PROBLEM DESCRIPTION:
From the entries below, reproduce exactly the line containing "for node in", the line containing "WAIST_WIDTH = 45.0 * MM", and every line in between, with nothing added.

Raw records:
****************************************
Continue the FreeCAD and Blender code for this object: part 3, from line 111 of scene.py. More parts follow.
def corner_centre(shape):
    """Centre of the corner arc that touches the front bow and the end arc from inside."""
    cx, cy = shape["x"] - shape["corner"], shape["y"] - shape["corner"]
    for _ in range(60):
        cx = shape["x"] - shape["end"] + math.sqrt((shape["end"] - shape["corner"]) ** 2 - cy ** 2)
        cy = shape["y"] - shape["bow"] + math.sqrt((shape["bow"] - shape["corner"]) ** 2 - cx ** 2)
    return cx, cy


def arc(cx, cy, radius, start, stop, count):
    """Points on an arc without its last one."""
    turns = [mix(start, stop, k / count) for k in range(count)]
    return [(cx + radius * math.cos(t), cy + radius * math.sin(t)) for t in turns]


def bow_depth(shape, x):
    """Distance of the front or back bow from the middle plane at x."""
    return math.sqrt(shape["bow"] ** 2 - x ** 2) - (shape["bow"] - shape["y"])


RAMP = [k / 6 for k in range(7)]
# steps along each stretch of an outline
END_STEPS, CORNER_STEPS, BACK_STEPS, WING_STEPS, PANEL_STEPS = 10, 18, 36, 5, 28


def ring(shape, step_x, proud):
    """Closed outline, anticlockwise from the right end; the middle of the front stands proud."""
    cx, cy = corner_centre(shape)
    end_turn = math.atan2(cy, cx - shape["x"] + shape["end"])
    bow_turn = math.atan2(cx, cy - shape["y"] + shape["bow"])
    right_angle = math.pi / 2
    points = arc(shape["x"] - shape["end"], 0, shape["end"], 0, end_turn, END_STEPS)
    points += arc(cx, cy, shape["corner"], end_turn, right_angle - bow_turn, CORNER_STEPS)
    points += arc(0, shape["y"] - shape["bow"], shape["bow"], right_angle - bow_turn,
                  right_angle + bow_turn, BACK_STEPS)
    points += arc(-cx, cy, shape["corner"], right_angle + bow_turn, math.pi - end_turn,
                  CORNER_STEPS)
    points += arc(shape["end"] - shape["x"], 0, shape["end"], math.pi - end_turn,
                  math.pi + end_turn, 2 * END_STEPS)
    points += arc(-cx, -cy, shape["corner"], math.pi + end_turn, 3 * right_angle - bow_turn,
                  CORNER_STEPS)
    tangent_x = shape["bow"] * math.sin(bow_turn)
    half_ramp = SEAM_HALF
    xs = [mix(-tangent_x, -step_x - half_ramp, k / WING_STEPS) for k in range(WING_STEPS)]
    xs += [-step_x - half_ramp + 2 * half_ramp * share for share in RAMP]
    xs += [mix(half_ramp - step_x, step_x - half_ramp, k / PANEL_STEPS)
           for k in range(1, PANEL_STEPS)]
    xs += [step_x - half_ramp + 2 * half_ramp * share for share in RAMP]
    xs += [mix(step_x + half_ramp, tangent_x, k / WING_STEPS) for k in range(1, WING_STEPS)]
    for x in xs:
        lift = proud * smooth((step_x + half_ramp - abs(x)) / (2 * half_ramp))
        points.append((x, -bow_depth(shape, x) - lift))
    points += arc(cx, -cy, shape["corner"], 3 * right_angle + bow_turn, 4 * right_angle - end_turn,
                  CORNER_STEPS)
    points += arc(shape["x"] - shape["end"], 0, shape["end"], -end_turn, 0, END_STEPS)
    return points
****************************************
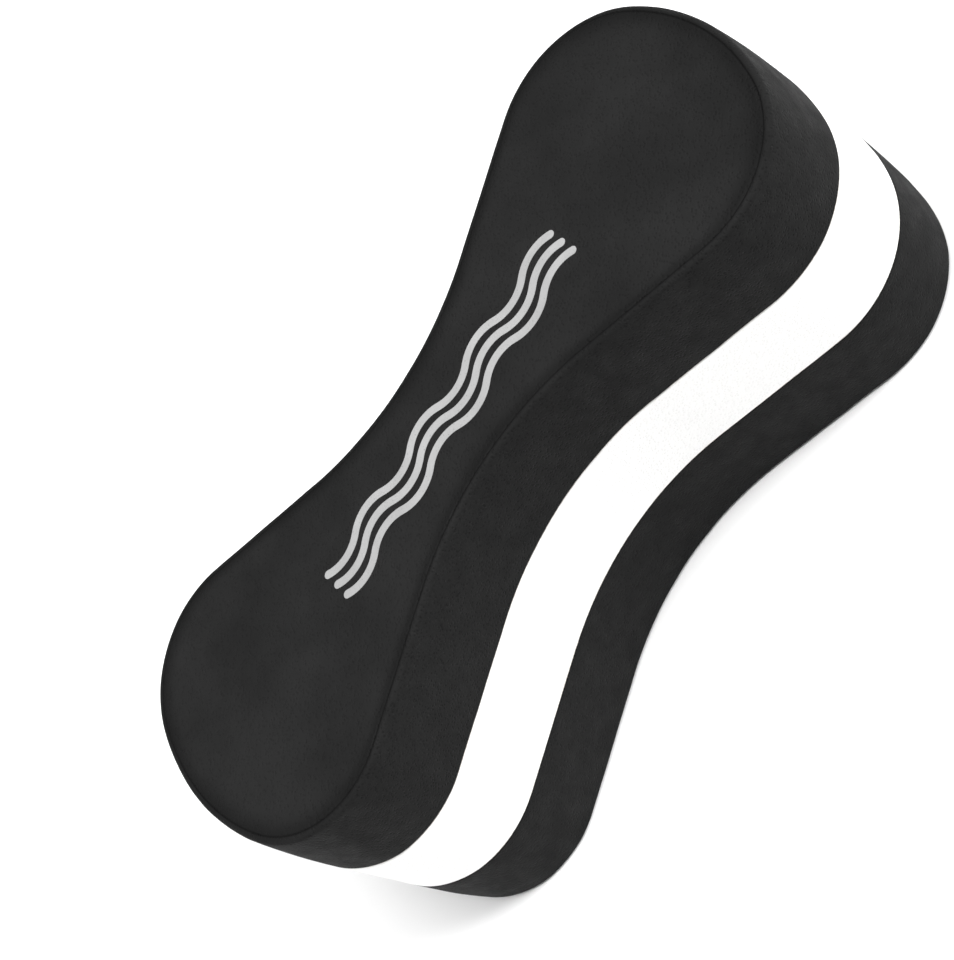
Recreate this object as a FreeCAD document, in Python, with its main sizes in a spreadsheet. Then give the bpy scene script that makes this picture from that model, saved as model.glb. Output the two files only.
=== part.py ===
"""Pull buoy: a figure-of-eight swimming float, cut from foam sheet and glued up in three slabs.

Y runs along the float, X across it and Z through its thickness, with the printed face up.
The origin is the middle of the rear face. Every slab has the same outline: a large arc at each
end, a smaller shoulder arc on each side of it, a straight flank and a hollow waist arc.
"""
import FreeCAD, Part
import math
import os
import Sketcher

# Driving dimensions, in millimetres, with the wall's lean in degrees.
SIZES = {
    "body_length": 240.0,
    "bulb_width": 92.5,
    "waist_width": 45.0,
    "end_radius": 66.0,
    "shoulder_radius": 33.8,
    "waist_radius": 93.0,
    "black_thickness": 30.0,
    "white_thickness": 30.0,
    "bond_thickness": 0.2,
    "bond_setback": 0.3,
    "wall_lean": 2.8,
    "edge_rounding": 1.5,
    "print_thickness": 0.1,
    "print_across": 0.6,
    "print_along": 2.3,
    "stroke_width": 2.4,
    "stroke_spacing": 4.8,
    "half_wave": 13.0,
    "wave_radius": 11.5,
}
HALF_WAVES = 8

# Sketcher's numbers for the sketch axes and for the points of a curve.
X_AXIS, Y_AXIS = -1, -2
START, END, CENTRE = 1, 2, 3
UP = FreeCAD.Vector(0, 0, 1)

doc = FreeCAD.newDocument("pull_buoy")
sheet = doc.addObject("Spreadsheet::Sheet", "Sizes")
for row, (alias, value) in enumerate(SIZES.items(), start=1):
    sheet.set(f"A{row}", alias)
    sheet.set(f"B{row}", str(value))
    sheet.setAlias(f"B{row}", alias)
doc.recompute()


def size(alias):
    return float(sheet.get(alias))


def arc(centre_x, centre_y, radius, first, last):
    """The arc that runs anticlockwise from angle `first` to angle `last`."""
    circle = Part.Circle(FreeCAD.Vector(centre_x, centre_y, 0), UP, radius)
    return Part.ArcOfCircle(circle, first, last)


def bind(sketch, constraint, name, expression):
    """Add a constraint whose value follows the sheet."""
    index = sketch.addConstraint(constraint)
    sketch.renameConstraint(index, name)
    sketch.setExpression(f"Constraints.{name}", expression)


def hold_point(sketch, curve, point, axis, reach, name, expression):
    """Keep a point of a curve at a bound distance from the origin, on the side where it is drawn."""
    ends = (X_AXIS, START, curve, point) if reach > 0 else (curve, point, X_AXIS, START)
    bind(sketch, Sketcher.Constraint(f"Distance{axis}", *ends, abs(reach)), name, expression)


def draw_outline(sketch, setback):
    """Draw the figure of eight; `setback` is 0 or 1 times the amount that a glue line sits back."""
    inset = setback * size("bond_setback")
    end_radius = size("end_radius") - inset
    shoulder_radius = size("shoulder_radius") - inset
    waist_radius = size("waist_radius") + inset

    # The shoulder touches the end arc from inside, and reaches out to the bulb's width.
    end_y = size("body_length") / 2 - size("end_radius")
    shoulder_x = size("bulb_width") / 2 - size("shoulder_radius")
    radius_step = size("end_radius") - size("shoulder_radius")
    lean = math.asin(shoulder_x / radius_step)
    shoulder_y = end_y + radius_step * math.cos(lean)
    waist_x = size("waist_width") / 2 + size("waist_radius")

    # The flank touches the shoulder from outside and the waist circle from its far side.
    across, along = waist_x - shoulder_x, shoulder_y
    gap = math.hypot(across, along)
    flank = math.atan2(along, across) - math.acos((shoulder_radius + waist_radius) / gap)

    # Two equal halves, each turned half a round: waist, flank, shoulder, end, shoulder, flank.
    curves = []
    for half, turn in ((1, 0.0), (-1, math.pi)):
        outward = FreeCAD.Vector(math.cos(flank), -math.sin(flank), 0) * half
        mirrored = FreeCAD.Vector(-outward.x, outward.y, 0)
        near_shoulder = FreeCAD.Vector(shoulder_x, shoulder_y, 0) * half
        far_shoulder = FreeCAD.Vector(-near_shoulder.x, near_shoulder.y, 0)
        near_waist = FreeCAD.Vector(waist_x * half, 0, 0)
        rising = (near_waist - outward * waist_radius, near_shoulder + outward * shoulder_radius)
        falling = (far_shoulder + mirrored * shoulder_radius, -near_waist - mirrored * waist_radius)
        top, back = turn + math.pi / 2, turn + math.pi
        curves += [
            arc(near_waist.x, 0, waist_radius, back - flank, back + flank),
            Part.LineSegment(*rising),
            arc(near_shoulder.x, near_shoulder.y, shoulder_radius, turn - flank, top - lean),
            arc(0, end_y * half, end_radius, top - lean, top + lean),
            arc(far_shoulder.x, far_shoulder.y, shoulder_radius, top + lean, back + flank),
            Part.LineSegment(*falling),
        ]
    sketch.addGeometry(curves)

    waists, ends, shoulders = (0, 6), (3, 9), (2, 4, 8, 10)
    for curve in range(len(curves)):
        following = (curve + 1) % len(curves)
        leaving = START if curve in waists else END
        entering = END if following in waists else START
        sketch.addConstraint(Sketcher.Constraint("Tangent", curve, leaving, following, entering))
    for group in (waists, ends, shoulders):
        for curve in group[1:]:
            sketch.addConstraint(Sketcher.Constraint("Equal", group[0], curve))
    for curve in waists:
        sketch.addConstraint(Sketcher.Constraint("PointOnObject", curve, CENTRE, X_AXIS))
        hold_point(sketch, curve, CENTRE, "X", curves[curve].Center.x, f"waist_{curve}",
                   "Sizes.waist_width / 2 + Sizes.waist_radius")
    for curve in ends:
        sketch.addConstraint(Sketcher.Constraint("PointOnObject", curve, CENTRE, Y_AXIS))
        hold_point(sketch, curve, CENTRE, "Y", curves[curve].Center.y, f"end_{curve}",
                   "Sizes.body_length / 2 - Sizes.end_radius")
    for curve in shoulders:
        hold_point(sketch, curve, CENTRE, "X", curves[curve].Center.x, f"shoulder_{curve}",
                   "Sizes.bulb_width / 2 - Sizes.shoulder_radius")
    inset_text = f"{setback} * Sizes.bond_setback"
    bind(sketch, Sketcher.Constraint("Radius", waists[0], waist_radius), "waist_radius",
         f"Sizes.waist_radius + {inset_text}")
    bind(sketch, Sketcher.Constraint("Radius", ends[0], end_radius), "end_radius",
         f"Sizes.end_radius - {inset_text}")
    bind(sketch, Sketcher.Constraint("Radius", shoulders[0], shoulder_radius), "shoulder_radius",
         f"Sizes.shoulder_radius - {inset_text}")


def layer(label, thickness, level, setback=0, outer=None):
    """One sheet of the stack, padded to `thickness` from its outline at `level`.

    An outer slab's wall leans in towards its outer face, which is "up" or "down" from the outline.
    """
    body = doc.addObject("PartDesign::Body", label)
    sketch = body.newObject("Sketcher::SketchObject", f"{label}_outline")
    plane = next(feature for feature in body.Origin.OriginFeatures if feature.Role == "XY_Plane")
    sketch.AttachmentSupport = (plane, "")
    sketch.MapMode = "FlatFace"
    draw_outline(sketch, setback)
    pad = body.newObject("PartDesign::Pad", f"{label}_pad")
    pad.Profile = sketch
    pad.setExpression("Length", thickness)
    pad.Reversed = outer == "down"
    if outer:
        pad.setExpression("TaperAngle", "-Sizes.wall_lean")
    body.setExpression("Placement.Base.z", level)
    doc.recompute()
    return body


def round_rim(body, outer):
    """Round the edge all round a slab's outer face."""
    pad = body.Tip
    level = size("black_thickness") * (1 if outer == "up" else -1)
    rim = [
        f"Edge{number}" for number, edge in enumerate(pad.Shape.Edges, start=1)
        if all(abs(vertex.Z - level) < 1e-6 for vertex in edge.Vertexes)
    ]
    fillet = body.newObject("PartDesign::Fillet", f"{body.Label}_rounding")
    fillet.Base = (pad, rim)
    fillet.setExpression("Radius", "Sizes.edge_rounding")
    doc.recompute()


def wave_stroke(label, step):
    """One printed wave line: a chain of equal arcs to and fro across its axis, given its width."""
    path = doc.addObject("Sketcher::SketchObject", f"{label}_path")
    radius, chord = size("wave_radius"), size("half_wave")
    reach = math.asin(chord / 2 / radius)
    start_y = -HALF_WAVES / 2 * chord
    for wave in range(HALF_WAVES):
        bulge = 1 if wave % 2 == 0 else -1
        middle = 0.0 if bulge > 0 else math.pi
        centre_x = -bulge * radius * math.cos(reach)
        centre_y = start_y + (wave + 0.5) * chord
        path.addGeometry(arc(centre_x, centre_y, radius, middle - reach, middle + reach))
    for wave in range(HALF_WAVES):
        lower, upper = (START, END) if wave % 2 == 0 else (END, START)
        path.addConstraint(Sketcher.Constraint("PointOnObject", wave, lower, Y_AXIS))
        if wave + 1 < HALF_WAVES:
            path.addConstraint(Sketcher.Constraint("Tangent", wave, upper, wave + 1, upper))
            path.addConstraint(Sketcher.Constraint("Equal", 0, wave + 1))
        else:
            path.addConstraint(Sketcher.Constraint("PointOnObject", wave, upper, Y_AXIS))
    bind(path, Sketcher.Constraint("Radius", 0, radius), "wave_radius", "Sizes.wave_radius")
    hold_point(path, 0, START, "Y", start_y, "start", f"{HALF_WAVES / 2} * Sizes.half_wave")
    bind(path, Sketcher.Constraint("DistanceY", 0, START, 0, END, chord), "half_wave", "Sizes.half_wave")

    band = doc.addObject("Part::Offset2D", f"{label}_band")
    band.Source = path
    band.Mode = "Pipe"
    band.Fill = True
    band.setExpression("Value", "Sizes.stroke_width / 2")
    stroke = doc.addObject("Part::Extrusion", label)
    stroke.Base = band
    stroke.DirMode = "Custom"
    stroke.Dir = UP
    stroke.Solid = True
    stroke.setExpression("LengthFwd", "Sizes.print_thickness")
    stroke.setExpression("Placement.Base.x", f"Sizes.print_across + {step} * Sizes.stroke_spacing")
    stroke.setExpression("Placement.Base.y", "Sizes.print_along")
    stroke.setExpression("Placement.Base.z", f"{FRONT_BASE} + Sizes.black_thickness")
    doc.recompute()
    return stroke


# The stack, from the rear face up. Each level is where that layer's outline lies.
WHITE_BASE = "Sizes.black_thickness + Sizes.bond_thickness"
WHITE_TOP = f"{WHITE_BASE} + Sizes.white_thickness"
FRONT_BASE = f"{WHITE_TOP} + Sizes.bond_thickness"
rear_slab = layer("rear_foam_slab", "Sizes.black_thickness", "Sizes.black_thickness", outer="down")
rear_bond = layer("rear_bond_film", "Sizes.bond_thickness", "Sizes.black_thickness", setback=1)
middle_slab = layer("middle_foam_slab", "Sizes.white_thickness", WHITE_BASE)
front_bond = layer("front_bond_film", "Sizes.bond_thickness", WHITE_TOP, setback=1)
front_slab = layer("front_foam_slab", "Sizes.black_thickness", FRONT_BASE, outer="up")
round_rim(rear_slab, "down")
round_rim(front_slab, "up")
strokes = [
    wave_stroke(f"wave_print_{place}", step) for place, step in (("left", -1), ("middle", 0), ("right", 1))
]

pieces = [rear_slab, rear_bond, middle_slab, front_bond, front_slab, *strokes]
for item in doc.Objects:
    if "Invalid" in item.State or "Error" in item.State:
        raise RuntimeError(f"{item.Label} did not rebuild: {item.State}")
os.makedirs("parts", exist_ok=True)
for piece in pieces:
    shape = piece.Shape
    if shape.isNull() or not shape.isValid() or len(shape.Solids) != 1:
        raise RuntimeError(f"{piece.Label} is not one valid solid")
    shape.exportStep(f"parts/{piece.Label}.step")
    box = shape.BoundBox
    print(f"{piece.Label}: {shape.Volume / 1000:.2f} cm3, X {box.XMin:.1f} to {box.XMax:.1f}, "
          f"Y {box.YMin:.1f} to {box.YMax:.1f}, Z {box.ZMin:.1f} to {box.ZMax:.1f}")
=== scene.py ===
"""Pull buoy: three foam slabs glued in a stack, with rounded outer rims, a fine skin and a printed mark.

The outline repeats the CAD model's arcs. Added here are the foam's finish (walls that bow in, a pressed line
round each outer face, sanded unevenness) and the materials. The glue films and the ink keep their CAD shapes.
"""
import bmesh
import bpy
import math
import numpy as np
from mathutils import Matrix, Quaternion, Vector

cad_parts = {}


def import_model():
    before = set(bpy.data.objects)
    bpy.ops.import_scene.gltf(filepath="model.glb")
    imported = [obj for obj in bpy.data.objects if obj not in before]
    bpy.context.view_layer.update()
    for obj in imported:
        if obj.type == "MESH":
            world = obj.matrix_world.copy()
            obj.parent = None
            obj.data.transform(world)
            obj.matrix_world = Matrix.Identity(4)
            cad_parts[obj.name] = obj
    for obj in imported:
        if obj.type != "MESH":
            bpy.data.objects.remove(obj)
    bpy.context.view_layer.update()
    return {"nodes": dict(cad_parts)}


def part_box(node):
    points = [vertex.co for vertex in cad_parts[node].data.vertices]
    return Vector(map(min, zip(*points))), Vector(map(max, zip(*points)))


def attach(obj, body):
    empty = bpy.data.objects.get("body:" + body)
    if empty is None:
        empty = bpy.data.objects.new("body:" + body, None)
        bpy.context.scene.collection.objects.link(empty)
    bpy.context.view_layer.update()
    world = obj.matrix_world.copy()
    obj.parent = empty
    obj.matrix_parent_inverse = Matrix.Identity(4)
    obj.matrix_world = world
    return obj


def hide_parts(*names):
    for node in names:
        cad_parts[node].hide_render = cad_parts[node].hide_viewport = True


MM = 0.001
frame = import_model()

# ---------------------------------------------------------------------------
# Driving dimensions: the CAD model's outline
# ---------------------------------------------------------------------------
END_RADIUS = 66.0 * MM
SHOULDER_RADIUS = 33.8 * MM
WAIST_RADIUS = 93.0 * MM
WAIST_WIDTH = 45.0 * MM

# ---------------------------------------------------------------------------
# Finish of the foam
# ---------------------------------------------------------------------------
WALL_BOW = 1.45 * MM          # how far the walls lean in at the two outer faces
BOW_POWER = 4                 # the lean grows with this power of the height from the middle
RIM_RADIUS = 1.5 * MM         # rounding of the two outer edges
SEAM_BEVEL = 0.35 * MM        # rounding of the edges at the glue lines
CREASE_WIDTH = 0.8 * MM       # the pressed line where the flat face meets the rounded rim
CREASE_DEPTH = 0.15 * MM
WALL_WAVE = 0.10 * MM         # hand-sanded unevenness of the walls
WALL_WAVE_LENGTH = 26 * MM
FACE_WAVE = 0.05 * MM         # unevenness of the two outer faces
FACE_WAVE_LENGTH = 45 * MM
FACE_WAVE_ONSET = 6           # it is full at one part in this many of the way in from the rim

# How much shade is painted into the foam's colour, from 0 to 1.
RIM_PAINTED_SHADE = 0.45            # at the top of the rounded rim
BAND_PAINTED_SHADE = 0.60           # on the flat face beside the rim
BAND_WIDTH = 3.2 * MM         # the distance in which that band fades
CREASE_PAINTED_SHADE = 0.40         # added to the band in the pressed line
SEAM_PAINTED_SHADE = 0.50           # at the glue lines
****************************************
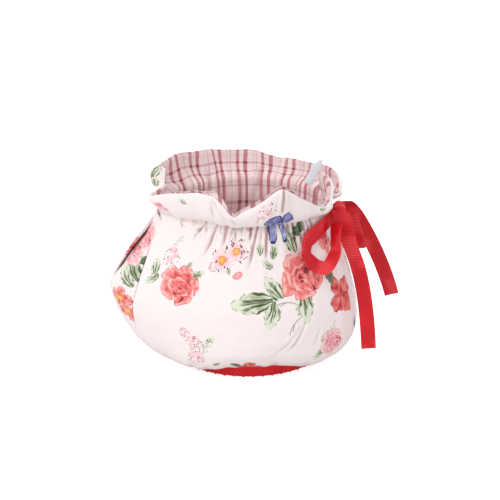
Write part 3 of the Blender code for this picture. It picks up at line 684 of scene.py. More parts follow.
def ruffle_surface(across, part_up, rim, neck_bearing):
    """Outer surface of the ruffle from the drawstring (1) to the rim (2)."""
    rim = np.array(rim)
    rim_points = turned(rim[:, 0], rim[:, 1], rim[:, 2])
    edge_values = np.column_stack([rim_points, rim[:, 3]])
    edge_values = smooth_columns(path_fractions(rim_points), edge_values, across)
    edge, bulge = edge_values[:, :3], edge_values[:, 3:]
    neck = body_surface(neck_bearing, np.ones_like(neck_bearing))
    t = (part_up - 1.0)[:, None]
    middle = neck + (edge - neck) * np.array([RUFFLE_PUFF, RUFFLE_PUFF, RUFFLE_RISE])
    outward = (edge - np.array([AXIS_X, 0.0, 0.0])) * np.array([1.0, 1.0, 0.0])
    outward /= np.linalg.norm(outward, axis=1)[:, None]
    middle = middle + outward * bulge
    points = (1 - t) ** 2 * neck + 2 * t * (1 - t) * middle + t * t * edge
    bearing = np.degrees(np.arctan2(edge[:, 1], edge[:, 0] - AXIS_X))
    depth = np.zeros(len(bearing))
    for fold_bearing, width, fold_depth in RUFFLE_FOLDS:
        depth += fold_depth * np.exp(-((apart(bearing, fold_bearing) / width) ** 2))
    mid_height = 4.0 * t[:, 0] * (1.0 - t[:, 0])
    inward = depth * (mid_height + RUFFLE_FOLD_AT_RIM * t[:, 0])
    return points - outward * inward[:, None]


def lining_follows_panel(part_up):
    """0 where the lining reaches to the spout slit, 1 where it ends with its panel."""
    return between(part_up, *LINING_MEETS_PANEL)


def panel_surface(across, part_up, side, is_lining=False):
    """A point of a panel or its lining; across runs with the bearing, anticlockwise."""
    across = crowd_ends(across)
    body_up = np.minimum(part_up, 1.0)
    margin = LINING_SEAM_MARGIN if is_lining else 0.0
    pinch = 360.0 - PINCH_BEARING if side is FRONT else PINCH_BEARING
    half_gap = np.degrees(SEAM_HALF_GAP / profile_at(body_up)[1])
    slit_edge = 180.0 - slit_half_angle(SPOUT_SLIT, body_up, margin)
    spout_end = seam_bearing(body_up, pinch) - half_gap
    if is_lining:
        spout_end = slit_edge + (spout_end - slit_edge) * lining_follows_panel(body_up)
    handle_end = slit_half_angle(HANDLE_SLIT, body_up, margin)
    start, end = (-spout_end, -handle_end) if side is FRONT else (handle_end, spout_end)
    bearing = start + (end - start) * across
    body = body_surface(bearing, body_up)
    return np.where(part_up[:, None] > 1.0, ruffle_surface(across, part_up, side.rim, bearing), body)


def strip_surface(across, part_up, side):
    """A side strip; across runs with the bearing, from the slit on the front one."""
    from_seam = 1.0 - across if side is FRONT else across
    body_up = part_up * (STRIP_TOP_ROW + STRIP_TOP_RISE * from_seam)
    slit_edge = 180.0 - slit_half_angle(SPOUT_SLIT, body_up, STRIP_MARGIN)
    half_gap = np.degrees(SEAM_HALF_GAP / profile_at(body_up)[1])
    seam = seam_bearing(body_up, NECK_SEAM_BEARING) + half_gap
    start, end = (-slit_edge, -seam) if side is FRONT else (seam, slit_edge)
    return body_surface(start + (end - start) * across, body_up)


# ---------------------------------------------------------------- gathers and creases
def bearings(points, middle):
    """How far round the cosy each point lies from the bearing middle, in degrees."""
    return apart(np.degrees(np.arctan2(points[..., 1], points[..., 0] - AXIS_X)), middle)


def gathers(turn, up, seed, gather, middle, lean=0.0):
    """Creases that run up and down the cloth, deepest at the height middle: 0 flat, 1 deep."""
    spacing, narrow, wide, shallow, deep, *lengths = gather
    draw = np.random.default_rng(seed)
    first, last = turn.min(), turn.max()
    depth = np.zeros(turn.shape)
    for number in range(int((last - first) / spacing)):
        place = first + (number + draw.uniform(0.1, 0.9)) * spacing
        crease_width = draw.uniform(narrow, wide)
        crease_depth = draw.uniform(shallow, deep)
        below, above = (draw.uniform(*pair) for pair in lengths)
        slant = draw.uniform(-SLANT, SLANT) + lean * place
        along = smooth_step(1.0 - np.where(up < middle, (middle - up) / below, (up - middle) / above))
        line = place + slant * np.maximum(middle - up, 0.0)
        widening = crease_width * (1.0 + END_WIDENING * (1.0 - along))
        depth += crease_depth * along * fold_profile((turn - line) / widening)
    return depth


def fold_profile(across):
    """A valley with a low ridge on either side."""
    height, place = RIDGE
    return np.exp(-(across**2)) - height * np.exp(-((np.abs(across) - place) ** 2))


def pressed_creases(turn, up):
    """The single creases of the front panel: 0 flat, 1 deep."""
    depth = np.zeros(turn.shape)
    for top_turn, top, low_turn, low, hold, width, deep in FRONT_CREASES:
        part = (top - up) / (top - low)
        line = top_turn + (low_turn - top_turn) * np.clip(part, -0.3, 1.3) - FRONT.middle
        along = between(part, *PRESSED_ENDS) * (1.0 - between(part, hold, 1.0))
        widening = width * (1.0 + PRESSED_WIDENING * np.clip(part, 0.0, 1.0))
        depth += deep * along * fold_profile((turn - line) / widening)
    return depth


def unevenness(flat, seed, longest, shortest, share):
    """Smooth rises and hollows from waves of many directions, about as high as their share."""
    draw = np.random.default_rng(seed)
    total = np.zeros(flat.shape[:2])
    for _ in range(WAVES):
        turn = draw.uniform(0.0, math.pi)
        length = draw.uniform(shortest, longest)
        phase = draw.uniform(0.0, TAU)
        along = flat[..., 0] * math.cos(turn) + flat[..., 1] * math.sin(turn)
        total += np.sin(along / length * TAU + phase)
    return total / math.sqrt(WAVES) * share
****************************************
TASK OUTPUT:
    for node in names:
        cad_parts[node].hide_render = cad_parts[node].hide_viewport = True


MM = 0.001
frame = import_model()

# ---------------------------------------------------------------------------
# Driving dimensions: the CAD model's outline
# ---------------------------------------------------------------------------
END_RADIUS = 66.0 * MM
SHOULDER_RADIUS = 33.8 * MM
WAIST_RADIUS = 93.0 * MM
WAIST_WIDTH = 45.0 * MM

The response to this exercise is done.